(Entries with parts and joints)
··········
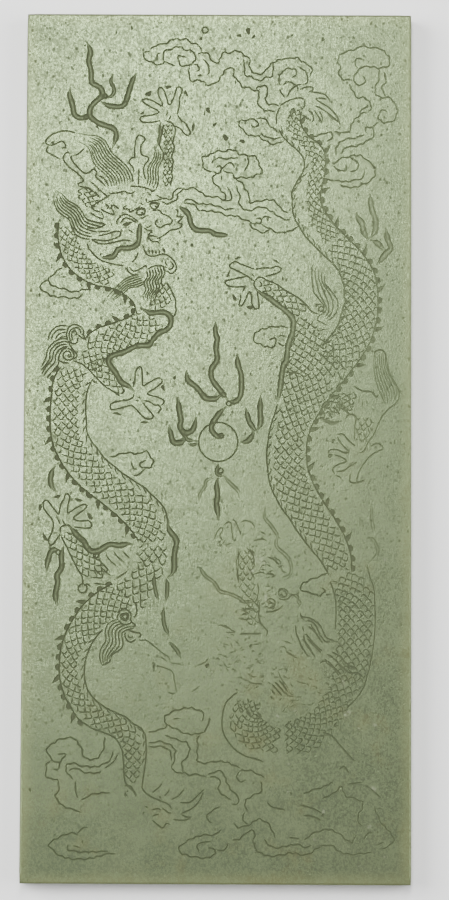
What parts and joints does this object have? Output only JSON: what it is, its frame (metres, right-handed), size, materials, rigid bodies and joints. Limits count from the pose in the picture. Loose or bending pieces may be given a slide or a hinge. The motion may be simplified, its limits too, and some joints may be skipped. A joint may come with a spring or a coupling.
{
  "type": "carved stone book cover",
  "caption": "Thin flat rectangular jade tablet with softened edges, its face engraved with dragons, a flaming pearl and cloud scrolls. Cover leaf for a book of stone leaves.",
  "frame": {"origin": "middle of the underside of the tablet, on its resting plane", "axes": "+X towards the right edge of the carved face, +Y towards its top edge, +Z out of the carved face"},
  "size_m": [0.128, 0.288, 0.009],
  "materials": {
    "green_jade": "polished dark green nephrite with paler edges and dark pits"
  },
  "bodies": {
    "root": {"cover_slab": "green_jade"}
  },
  "joints": []
}
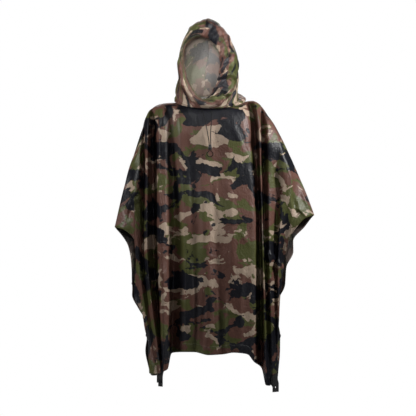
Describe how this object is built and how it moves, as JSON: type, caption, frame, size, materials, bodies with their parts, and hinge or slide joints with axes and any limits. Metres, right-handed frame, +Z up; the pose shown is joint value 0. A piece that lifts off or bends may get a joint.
··········
Extract, word for word, each line of the listing above.

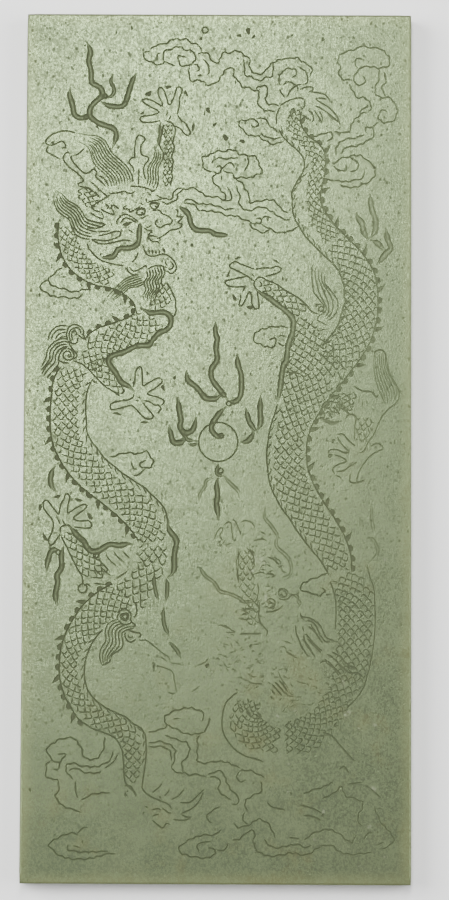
What parts and joints does this object have? Output only JSON: what it is, its frame (metres, right-handed), size, materials, rigid bodies and joints. Limits count from the pose in the picture. Loose or bending pieces may be given a slide or a hinge. The motion may be simplified, its limits too, and some joints may be skipped. A joint may come with a spring or a coupling.
{
  "type": "carved stone book cover",
  "caption": "Thin flat rectangular jade tablet with softened edges, its face engraved with dragons, a flaming pearl and cloud scrolls. Cover leaf for a book of stone leaves.",
  "frame": {"origin": "middle of the underside of the tablet, on its resting plane", "axes": "+X towards the right edge of the carved face, +Y towards its top edge, +Z out of the carved face"},
  "size_m": [0.128, 0.288, 0.009],
  "materials": {
    "green_jade": "polished dark green nephrite with paler edges and dark pits"
  },
  "bodies": {
    "root": {"cover_slab": "green_jade"}
  },
  "joints": []
}
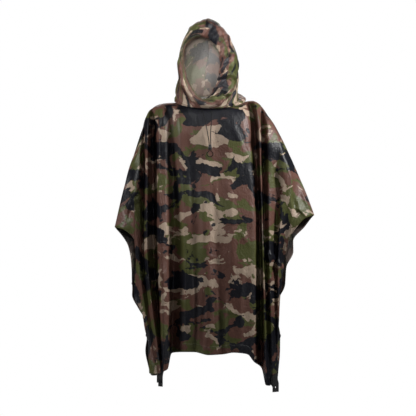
Describe how this object is built and how it moves, as JSON: type, caption, frame, size, materials, bodies with their parts, and hinge or slide joints with axes and any limits. Metres, right-handed frame, +Z up; the pose shown is joint value 0. A piece that lifts off or bends may get a joint.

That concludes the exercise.